Lobster industry groups raised concerns about conservation.
More than 20 arrests and multiple charges arose from the confrontations.
“But for me, what’s hard to swallow is people getting away with doing whatever and not being held accountable,” Chief Sack says.
Despite what happened last year, Sipekne'katik fishers returned to the water this summer –but the tension persists.
“Even to this day, there’s boats out there taking traps, and nothing happening to them,” says Chief Sack.
In August, the Nova Scotia RCMP opened a criminal investigation into a report that nine Mi’kmaq fishing boats were deliberately cut loose from a wharf in southwestern Nova Scotia.
“That is justice that hasn’t been served,” says Chief Sack.
The First Nation had submitted its fisheries management plan to Ottawa, but the DFO continues to seize traps, calling it an “unauthorized fishery.”
The issue is also in the courts once again.
Another First Nation, Potlotek, is seeking an injunction in Nova Scotia court to keep the Department of Fisheries and Oceans from interfering in its self-regulated fishery.
The Unified Fisheries Conservation Alliance has been granted intervener status in the case.

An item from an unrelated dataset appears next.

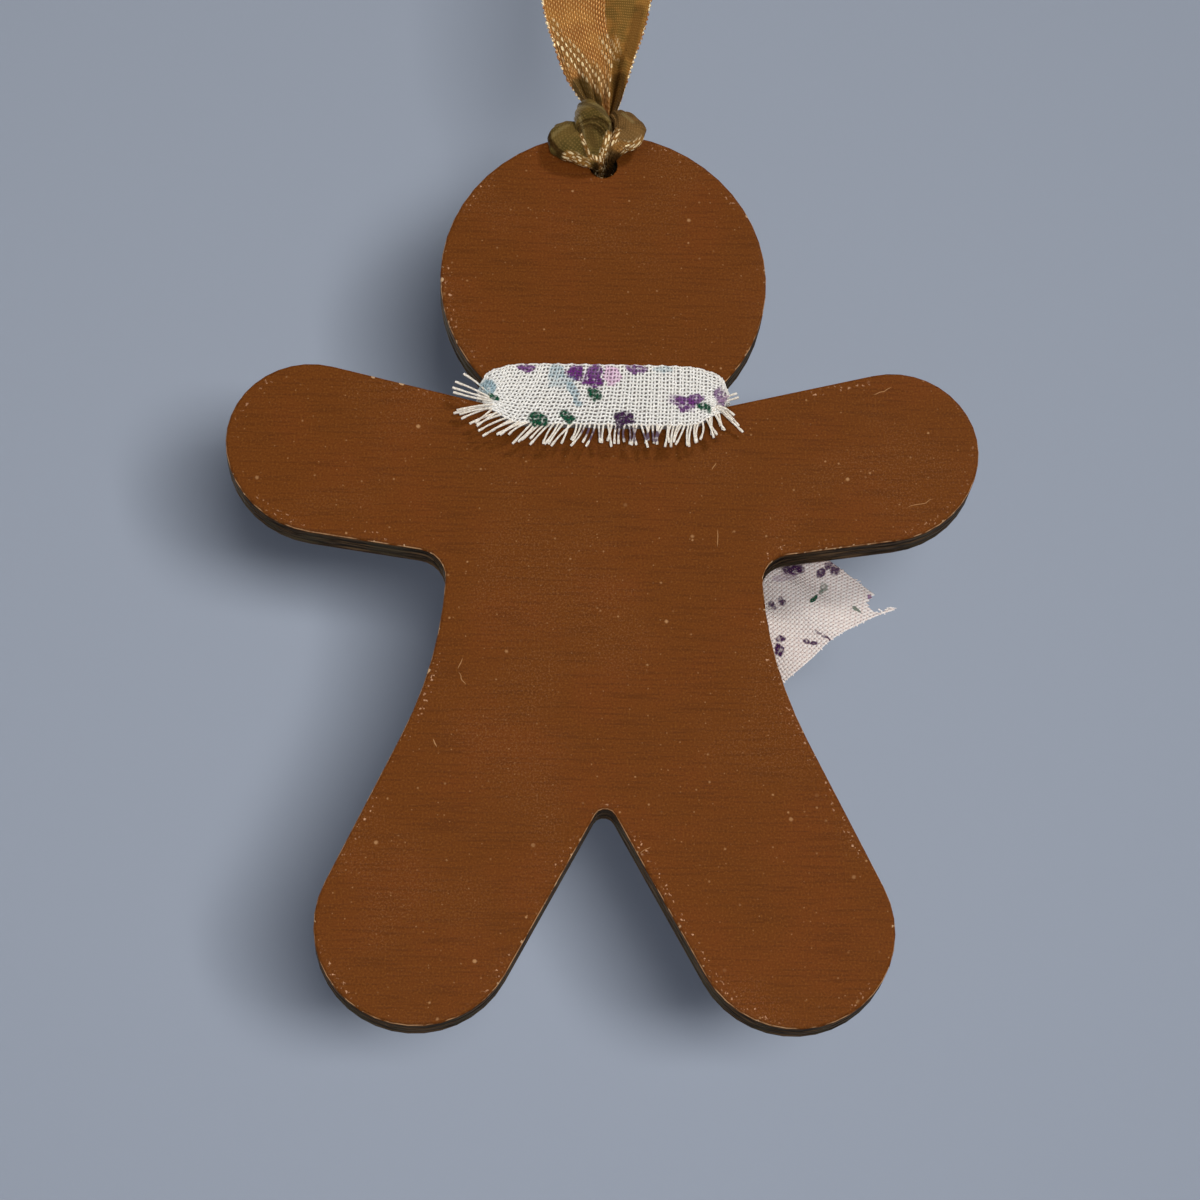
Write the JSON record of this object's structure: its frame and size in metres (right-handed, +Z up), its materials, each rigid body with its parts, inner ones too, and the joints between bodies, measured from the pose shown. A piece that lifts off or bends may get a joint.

“The fishery is a really interesting and important example of the move to have Indigenous people recognized as having self-government,” says MacKay.
When asked why there hasn’t been more progress in talks with Ottawa to develop a self-regulated Indigenous fisher, Chief Sack shrugs his shoulders.
“I can’t help but think it’s…to keep our people down and keep them in a spot,” says Chief Sack.
“It’s like the residential schools, it’s still going on, we get funded yearly, but it’s the tip of the iceberg for what we actually need.”
“Fishing is just one part of breaking that generational trauma for us,” he says.
“Reconciliation would be actually working with us to accomplish something, to move forward,” he says.
For Chief Sack, that would make all the difference for First Nations on this day, and every other.